WORK TO DO
Output the data that follows exactly, line for line.

AVAILABLE DATA
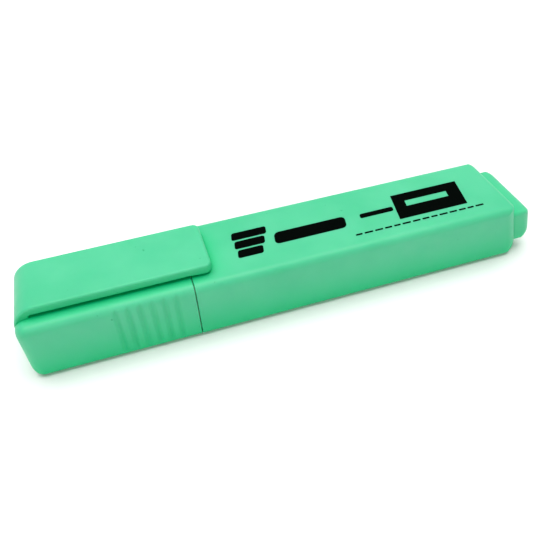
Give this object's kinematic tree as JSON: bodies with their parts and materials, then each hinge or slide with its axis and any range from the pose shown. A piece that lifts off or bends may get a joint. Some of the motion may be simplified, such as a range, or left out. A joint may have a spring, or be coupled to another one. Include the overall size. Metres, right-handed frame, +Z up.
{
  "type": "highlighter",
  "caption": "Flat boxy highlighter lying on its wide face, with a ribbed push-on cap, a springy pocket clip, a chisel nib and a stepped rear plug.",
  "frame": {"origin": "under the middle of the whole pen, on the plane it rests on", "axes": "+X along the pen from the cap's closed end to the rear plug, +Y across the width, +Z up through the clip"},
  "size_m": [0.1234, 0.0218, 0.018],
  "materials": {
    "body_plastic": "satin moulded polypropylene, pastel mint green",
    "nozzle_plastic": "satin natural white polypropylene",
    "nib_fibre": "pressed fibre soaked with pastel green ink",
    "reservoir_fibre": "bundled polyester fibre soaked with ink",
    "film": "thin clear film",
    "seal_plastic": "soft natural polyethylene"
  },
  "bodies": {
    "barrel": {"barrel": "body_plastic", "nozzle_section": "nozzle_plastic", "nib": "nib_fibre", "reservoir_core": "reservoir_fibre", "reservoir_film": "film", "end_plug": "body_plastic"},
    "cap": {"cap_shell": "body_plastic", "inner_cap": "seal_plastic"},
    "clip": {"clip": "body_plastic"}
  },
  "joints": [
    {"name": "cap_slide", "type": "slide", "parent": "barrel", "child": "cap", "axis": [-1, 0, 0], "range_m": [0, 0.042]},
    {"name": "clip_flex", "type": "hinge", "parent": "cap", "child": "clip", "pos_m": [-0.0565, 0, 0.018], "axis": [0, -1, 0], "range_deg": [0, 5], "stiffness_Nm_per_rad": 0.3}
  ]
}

THE REPLY
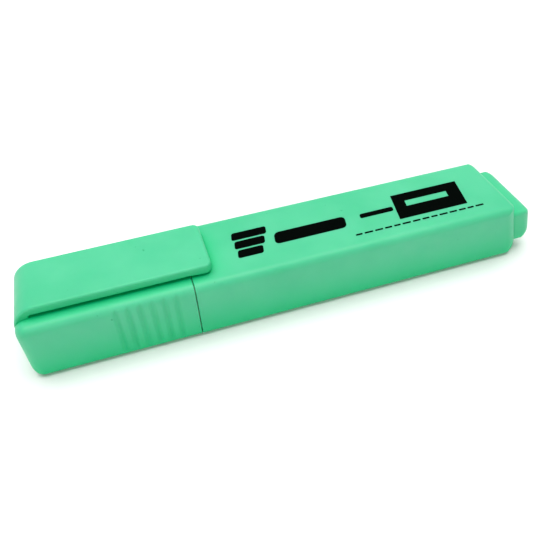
Give this object's kinematic tree as JSON: bodies with their parts and materials, then each hinge or slide with its axis and any range from the pose shown. A piece that lifts off or bends may get a joint. Some of the motion may be simplified, such as a range, or left out. A joint may have a spring, or be coupled to another one. Include the overall size. Metres, right-handed frame, +Z up.
{
  "type": "highlighter",
  "caption": "Flat boxy highlighter lying on its wide face, with a ribbed push-on cap, a springy pocket clip, a chisel nib and a stepped rear plug.",
  "frame": {"origin": "under the middle of the whole pen, on the plane it rests on", "axes": "+X along the pen from the cap's closed end to the rear plug, +Y across the width, +Z up through the clip"},
  "size_m": [0.1234, 0.0218, 0.018],
  "materials": {
    "body_plastic": "satin moulded polypropylene, pastel mint green",
    "nozzle_plastic": "satin natural white polypropylene",
    "nib_fibre": "pressed fibre soaked with pastel green ink",
    "reservoir_fibre": "bundled polyester fibre soaked with ink",
    "film": "thin clear film",
    "seal_plastic": "soft natural polyethylene"
  },
  "bodies": {
    "barrel": {"barrel": "body_plastic", "nozzle_section": "nozzle_plastic", "nib": "nib_fibre", "reservoir_core": "reservoir_fibre", "reservoir_film": "film", "end_plug": "body_plastic"},
    "cap": {"cap_shell": "body_plastic", "inner_cap": "seal_plastic"},
    "clip": {"clip": "body_plastic"}
  },
  "joints": [
    {"name": "cap_slide", "type": "slide", "parent": "barrel", "child": "cap", "axis": [-1, 0, 0], "range_m": [0, 0.042]},
    {"name": "clip_flex", "type": "hinge", "parent": "cap", "child": "clip", "pos_m": [-0.0565, 0, 0.018], "axis": [0, -1, 0], "range_deg": [0, 5], "stiffness_Nm_per_rad": 0.3}
  ]
}